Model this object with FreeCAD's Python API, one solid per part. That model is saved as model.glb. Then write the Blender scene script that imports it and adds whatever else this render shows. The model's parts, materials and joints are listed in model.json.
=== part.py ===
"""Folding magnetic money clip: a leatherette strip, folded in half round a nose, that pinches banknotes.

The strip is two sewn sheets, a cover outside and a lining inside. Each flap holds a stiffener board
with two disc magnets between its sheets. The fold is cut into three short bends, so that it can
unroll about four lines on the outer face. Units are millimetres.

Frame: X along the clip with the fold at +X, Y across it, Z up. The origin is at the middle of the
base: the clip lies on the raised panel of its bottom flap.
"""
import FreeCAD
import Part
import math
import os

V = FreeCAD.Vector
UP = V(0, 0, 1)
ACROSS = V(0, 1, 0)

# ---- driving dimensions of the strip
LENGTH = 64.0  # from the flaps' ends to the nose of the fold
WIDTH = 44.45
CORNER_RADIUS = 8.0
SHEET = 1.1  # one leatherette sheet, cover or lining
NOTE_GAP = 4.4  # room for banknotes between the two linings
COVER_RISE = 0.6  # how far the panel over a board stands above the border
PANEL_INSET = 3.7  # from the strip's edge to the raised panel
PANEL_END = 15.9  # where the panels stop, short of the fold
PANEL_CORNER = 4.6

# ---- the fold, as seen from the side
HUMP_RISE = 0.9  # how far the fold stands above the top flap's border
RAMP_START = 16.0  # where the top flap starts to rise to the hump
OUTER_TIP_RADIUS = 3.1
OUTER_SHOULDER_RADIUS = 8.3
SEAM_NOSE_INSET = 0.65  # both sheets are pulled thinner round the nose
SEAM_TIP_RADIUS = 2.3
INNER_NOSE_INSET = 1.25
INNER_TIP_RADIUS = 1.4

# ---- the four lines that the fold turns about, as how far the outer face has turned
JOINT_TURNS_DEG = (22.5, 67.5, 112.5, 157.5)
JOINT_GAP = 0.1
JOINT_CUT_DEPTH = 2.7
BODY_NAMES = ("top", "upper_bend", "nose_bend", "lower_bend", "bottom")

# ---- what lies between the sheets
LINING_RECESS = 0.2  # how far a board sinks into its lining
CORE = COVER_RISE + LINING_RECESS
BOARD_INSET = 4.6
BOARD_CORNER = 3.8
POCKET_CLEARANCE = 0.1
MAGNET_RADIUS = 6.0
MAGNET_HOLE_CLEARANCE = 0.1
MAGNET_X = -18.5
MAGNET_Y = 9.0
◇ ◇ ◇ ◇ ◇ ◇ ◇
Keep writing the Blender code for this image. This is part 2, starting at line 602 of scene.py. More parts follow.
◇ ◇ ◇ ◇ ◇ ◇ ◇
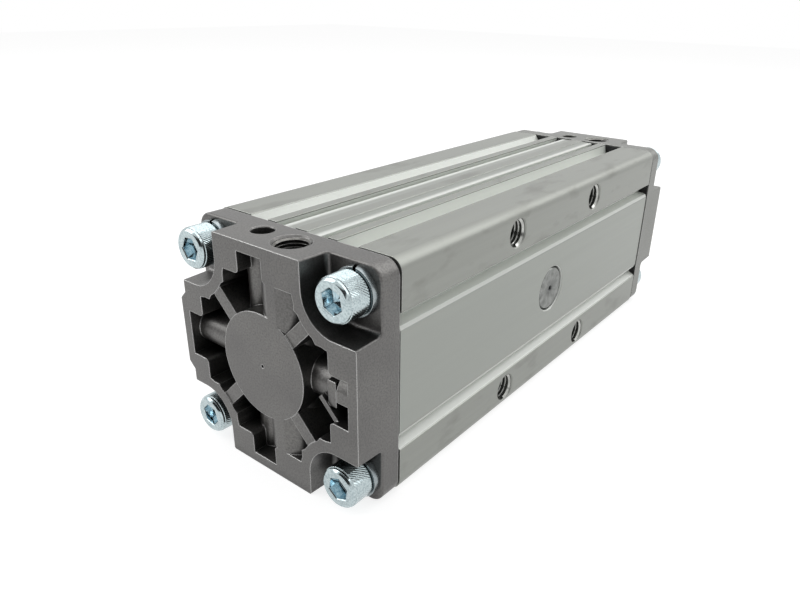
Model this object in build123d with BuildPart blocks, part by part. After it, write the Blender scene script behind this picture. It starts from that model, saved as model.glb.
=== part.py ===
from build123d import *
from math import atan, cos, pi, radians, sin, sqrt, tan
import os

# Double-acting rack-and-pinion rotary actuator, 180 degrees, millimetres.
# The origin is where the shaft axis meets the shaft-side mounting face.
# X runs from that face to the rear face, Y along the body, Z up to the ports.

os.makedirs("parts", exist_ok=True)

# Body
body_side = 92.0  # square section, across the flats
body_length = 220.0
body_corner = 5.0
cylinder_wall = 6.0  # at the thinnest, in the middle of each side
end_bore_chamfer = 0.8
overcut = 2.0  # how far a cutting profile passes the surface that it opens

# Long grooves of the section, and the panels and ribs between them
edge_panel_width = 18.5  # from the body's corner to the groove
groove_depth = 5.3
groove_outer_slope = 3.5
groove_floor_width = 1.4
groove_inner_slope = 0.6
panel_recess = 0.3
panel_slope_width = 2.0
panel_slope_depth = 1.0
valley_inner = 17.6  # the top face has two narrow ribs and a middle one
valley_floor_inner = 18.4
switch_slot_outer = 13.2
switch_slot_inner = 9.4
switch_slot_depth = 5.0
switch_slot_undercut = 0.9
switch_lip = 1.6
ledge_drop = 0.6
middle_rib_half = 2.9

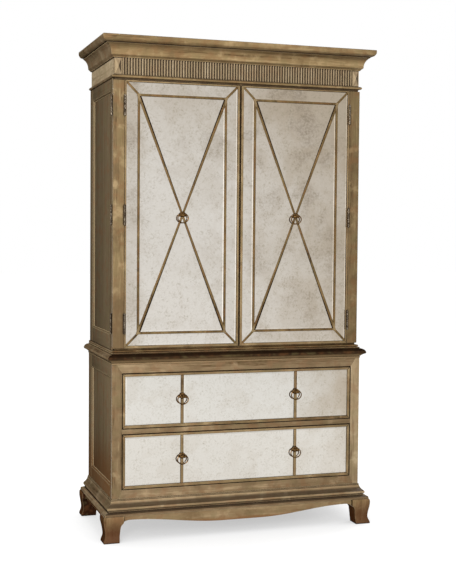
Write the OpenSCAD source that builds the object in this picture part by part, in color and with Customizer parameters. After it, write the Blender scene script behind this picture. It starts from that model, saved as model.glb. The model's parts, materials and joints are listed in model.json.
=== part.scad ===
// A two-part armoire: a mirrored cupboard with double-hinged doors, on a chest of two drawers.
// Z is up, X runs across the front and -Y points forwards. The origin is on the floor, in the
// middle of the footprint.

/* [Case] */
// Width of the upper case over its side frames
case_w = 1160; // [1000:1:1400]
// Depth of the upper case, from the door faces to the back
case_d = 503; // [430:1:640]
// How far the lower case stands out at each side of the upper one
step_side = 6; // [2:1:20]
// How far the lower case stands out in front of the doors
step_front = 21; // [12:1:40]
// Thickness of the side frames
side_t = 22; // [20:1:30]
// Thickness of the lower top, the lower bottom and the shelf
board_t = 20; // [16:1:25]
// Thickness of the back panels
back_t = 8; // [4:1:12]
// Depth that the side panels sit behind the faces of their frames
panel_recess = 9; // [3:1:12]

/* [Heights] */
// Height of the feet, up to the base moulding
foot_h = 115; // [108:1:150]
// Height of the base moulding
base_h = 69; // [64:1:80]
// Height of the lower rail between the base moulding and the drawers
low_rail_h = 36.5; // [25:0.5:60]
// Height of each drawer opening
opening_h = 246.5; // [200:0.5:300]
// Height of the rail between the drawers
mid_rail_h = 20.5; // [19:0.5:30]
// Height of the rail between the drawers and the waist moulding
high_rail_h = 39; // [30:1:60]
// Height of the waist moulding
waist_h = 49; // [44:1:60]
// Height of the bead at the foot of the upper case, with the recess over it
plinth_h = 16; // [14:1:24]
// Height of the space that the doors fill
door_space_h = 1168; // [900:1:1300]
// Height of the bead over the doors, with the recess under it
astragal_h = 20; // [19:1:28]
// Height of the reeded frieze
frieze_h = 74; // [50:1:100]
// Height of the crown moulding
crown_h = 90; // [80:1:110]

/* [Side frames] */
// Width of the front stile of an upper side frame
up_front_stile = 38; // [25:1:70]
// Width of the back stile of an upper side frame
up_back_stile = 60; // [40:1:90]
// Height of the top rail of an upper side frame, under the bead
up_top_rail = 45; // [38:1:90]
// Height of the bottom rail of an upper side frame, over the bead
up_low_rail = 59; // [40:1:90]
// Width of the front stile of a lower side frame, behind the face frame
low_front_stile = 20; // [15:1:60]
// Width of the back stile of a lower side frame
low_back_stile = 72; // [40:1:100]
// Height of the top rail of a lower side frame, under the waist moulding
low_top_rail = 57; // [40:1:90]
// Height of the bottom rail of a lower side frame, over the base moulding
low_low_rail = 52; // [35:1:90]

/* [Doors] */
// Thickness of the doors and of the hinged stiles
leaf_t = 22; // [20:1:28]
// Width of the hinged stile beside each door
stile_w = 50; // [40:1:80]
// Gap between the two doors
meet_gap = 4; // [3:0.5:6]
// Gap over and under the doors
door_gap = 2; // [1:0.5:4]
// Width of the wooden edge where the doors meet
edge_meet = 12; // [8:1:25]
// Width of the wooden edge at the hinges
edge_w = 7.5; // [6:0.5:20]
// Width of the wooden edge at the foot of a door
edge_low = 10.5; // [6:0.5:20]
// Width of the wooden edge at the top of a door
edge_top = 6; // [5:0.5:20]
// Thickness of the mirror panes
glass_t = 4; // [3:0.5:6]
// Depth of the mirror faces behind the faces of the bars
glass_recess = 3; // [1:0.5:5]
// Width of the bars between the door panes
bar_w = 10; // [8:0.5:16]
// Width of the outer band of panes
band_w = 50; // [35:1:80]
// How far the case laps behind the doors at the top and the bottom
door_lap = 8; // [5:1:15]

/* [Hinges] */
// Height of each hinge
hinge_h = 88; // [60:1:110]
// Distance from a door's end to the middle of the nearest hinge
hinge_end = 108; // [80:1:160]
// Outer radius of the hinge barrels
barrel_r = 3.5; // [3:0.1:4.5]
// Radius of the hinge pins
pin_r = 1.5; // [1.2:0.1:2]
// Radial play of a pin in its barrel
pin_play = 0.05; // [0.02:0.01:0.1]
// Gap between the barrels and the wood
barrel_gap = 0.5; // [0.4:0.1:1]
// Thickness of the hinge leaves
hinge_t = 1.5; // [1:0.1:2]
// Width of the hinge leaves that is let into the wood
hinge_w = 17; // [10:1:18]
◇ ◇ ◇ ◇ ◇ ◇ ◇
» WHAT IS NEEDED: Search the preceding listing for "from" and extract every line where it is found.

» FINISHED EXERCISE:
LENGTH = 64.0  # from the flaps' ends to the nose of the fold
PANEL_INSET = 3.7  # from the strip's edge to the raised panel
# ---- the fold, as seen from the side
Model this object in build123d with BuildPart blocks, part by part. After it, write the Blender scene script behind this picture. It starts from that model, saved as model.glb.
from build123d import *
from math import atan, cos, pi, radians, sin, sqrt, tan
# X runs from that face to the rear face, Y along the body, Z up to the ports.
edge_panel_width = 18.5  # from the body's corner to the groove
Write the OpenSCAD source that builds the object in this picture part by part, in color and with Customizer parameters. After it, write the Blender scene script behind this picture. It starts from that model, saved as model.glb. The model's parts, materials and joints are listed in model.json.
// Depth of the upper case, from the door faces to the back
// Distance from a door's end to the middle of the nearest hinge